T. “Burns was a great genius, but dreadfully coarse sometimes. When he attempts to write in pure English, he breaks down utterly.” He quoted many things of Burns’s: “O my Luv’s like a red, red rose,” and “Gae fetch to me a pint o’ wine,” etc., with the greatest admiration, and “Mary Morison” and “Ye Banks and Braes o’ Bonnie Doon,” etc. “They have utterly ruined the lilt of the last,” he said, “when they added words for the musical setting.”
He was fond of talking about great pictures and fine sculpture. Birket Foster joined us one day, and Tennyson asked him to define the word “picturesque,” and to say why tumble-down cottages in the Isle of Wight were such favourite subjects with painters. B. F. answered that it was the breaking of the straight line. We talked of Frederick Walker, and B. F. told us many stories of his wit and conscientiousness. “I mean to paint a picture,” said he, “the key-note of which is to be onion-seed.”
Primrose Day. — T. “All the floral displays for which we Isle of Wighters suffer are based on a mistaken version of the Queen’s meaning, when she sent a wreath of primroses for Lord Beaconsfield’s grave, inscribed with ‘His favourite flower.’ She meant Prince Albert’s, not Lord Beaconsfield’s partiality for the flower in question.”
T. “I could imitate the hoot of an owl, and once practised successfully enough to attract one which flew in through my window. The bird soon made friends with me, would sit on my shoulder and kiss my face. My pet monkey became jealous, and one day pushed the owl off a board that I had had raised some feet from the ground. The owl was not hurt, but he died afterwards a Narcissus death from vanity. He fell into a tub of water contemplating his own beauty, and was drowned.”

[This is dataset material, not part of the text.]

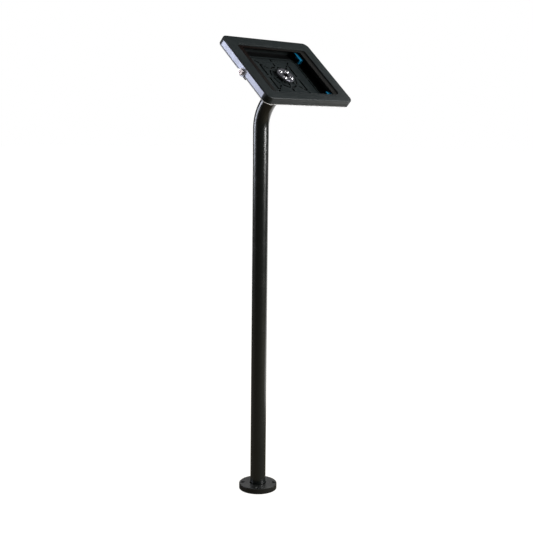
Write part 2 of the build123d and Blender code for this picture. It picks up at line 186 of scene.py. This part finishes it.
# %% [markdown]
# ## Finishes
#
# Powder coat, moulded plastic and brushed metal differ mostly in how their tiny
# bumps spread a highlight. Each finish here starts from a Principled shader and
# adds noise of the real bump's size, so no finish is one flat colour. Noise is
# read in Object coordinates, which stay put when a piece moves.


# %% A helper for finishes
def finish(name, colour, rough, metal=0.0, specular=0.5):
    """Principled material, its node tree and shader, and its Object coordinates."""
    material = bpy.data.materials.new(name)
    material.use_nodes = True
    tree = material.node_tree
    shader = tree.nodes["Principled BSDF"]
    shader.inputs["Base Color"].default_value = (*colour, 1.0)
    shader.inputs["Roughness"].default_value = rough
    shader.inputs["Metallic"].default_value = metal
    shader.inputs["Specular IOR Level"].default_value = specular
    place = tree.nodes.new("ShaderNodeTexCoord")
    print("finish", name, "colour", colour, "roughness", rough)
    return material, tree, shader, place.outputs["Object"]


def grain(tree, place, per_metre, stretch=(1, 1, 1), detail=3.0):
    """Noise of so many bumps per metre, squeezed along the axes by stretch."""
    mapping = tree.nodes.new("ShaderNodeMapping")
    mapping.inputs["Scale"].default_value = stretch
    noise = tree.nodes.new("ShaderNodeTexNoise")
    noise.inputs["Scale"].default_value = per_metre
    noise.inputs["Detail"].default_value = detail
    tree.links.new(place, mapping.inputs["Vector"])
    tree.links.new(mapping.outputs["Vector"], noise.inputs["Vector"])
    return noise.outputs["Fac"]


# Most values of a noise lie in this span
NOISE_SPAN = (0.3, 0.7)
RANGE_SOCKETS = ("From Min", "From Max", "To Min", "To Max")


def remap(tree, value, ends, levels, curve="LINEAR"):
    """Level 0 where value is end 0, level 1 where it is end 1, and a line between.

    The curve SMOOTHSTEP eases the line at both ends.
    """
    node = tree.nodes.new("ShaderNodeMapRange")
    node.interpolation_type = curve
    for name, number in zip(RANGE_SOCKETS, (*ends, *levels)):
        node.inputs[name].default_value = number
    tree.links.new(value, node.inputs["Value"])
    return node.outputs["Result"]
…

The Poet admired Carlyle’s French Revolution, but he seemed surprised at my having read Carlyle’s Frederick the Great; the length of it had been too much for him. I was vexed by the author’s omission of an account of Sebastian Bach’s famous interview with the king at Potsdam, and pressed on my old friend Sir George Grove to inquire the reasons of so strange an omission. He ascertained that Carlyle not only knew the fact, but the actual day and date of the occurrence. The omission, therefore, was really of malice aforethought. Quantz, the flute-player, has his appropriate niche in the monumental work, but the great Sebastian is out of it altogether; the tootler takes the cake and be hanged to him.
Great sailors and soldiers were very favourite subjects. The Poet had personally known well one naval officer who had served with Nelson.

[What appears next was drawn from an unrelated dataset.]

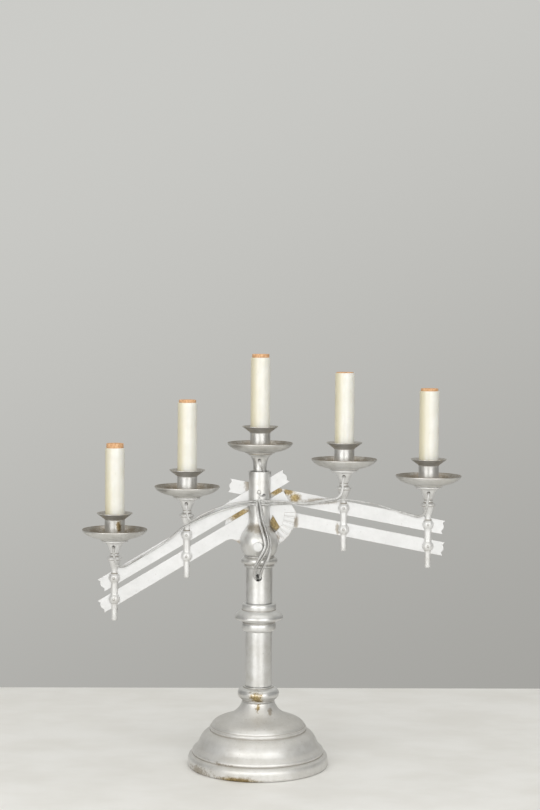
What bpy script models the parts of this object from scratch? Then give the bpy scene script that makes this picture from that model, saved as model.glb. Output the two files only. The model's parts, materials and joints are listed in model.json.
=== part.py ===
"""Five-light altar candelabra with two adjustable parallelogram arms.

Sizes are in millimetres and MM turns them into metres. The column stands on z = 0 with its axis on
the Z axis, the front faces -Y, and the arms reach along -X (left) and +X (right).
"""

import math

import bmesh
import bpy
from mathutils import Vector

MM = 0.001
GAP = 0.3             # between pieces that touch
PIN_PLAY = 0.35       # between a pin and its hole
SLIDE_PLAY = 0.4      # between a plunger and its guide
REAR, FRONT = 1, -1
LEFT, RIGHT = -1, 1

# foot
BASE_RADIUS = 88.0
BASE_HEIGHT = 81.0
BASE_NECK_RADIUS = 20.5
BASE_WALL = 1.8
FELT_THICKNESS = 2.0
BUSHING_HEIGHT = 8.5
BUSHING_RADIUS = 4.0
BUSHING_LIP = 5.6
BUSHING_BORE = 2.6
BUSHING_PROUD = 3.0

# column
STEM_RADIUS = 16.7
STEM_WALL = 1.8
COLLAR_HEIGHT = 22.4
LOWER_STEM_LENGTH = 66.0
KNOP_HEIGHT = 34.8
UPPER_STEM_LENGTH = 45.0
RING_HEIGHT = 14.4
TIE_ROD_RADIUS = 4.75
NUT_RADIUS = 9.0
NUT_HEIGHT = 7.0
LEAD_HOLE_RADIUS = 4.2
LEAD_HOLE_BELOW_TOP = 11.5

# hub
HUB_RADIUS = 14.1
BULB_RADIUS = 24.4
BULB_FOOT_RADIUS = 18.7
BULB_HEIGHT = 39.0
TENON_RADIUS = 10.0
TENON_LENGTH = 14.0
TOP_BORE_RADIUS = 12.3
TOP_BORE_DEPTH = 7.0
LEAD_CHANNEL = (6.2, -8.5)   # x, y of the channel down through the hub's front wall
LOWER_PIVOT_UP = 53.2  # above the bulb's foot
PIVOT_SPACING = 27.0
UPPER_PIVOT_DOWN = 25.4  # below the hub's top
HUB_PIN_RADIUS = 2.5

# arms
BAR_WIDTH = 17.0
BAR_THICKNESS = 3.0
BAR_PLANE = 1.9       # from the column's mid plane to the middle of a bar
SLOT_PLAY = 0.3       # on each side of a bar
INNER_REACH = 107.0
OUTER_REACH = 214.0
BAR_END = 20.0        # past the outer pivot
UPPER_STUB = 39.0     # past the hub, on the other side
LOWER_STUB = 40.0
NOTCH_DEPTH = 2.2
TILT = {LEFT: 31.4, RIGHT: 10.4}   # degrees below level as set
MOST_TILT = 36.0
SECTOR_RADIUS = 46.0
BAND_INNER = 31.5
WINDOW_INNER = 16.5
WINDOW_EDGE = 13.0    # straight end of the window, past the pivot
WINDOW_END = 322.0    # degrees round from the arm's direction, anticlockwise on the right arm
TOOTH_PITCH = 10.0    # degrees
TOOTH_WIDTH = 6.6     # degrees
TOOTH_HEIGHT = 1.0
BAND_START, BAND_END = 213.0, 334.0
FILLET = 11.0

# plungers
PLUNGER_DEPTH = 39.6  # below the lower pivot
KNOB_RADIUS = 6.0
KNOB_THICKNESS = 3.2
PLUNGER_RADIUS = 1.9
FLANGE_RADIUS = 3.2
FLANGE_THICKNESS = 1.6
SPRING_RADIUS = 3.2
SPRING_LENGTH = 6.4
NOSE_CLEAR = 0.4      # from the crests of the teeth
PLUNGER_TRAVEL = 3.0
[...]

T. “Among many odd letters I have received, an American curate wrote to me that he made a sudden resolution one Sunday that he would read ‘The Charge of the Light Brigade’ instead of his ordinary sermon. An old Dorsetshire soldier who had fought at Balaclava, happened to be in the congregation, though the preacher was unaware of the fact. The verses had the happy result of the soldier giving up a bad, reckless life, and completely reforming. My poem was never meant to convey any spiritual lesson, but the very curious fact of the chance soldier and the parson’s sudden resolution has often set me thinking.”
T. “Twice, I am glad to say, I have been taken into battle; once by Sir Fenwick Williams of Kars; another officer wrote after a fight: ‘I escaped with my life and my Tennyson.’ I admire General Hamley, a good writer and accomplished soldier.”
T. “When the Prince Regent explored the field of Waterloo with the Duke himself as guide, the Duke’s horse plunged and threw his rider. The Prince remarked, ‘I can now say what nobody else in the world can, that I saw the Duke of Wellington overthrown on the Field of Waterloo.’ His Grace was not over pleased with the observation.”
T. “Keats would have become one of the very greatest of all poets, had he lived. At the time of his death there was apparently no sign of exhaustion or having written himself out; his keen poetical instinct was in full process of development at the time. Each new effort was a steady advance on that which had go
ne before. With all Shelley’s splendid imagery and colour, I find a sort of tenuity in his poetry.”
T. “‘Locksley Hall’ is thought by many to be an autobiographical sketch; it’s nothing of the sort — not a word of my history in it. Read FitzGerald’s Euphranor and let me know what you think of it.”
One day we talked of Winchester and the rather meagre list of great men educated there. I rejoiced in the college boasting of an alumnus in Lord Seaton, the famous leader of the 52nd Regiment at Waterloo. “I remember,” T. said, “addressing a coachman by whose side I was sitting as we drove in a coach through that place, and I asked him, ‘What sort of a place is Winchester?’ Answer: ‘Debauched, sir, debauched, like all other Cathedral cities.’”
T. “I am inclined to agree with Swinburne’s view of Mary Queen of Scots; she was brought up in a Court that studied the works of Brantôme.”
We often talked of Farrar’s book and Maurice’s opinions on Eternal Punishment. The Poet was fond of quoting Dante’s line:
Fecemi somma Sapienza ed il sommo Amore,
insisting on Dante’s intense belief in a God of Love. He more than once repeated the famous lines of Moschus, adding, “I think those the finest lines in all Greek antiquity.”
T. “My friend, Sir Henry Taylor, on being called a Christian Jupiter, remarked, ‘I wish I was much more of a jovial Christian.’”
T. “I once asked Rogers, ‘Did you ever write a sonnet?’ He answered, ‘No, I never dance in fetters.’”
T. “I am told that the best prose version of the Odyssey is by Professor Palmer of Cambridge University, America. Since Matthew Arnold’s lectures on Homer, a new translation has appeared annually in that country. It would take me ten years to translate the Iliad into Bible English.” He liked Worsley’s translation of the Odyssey.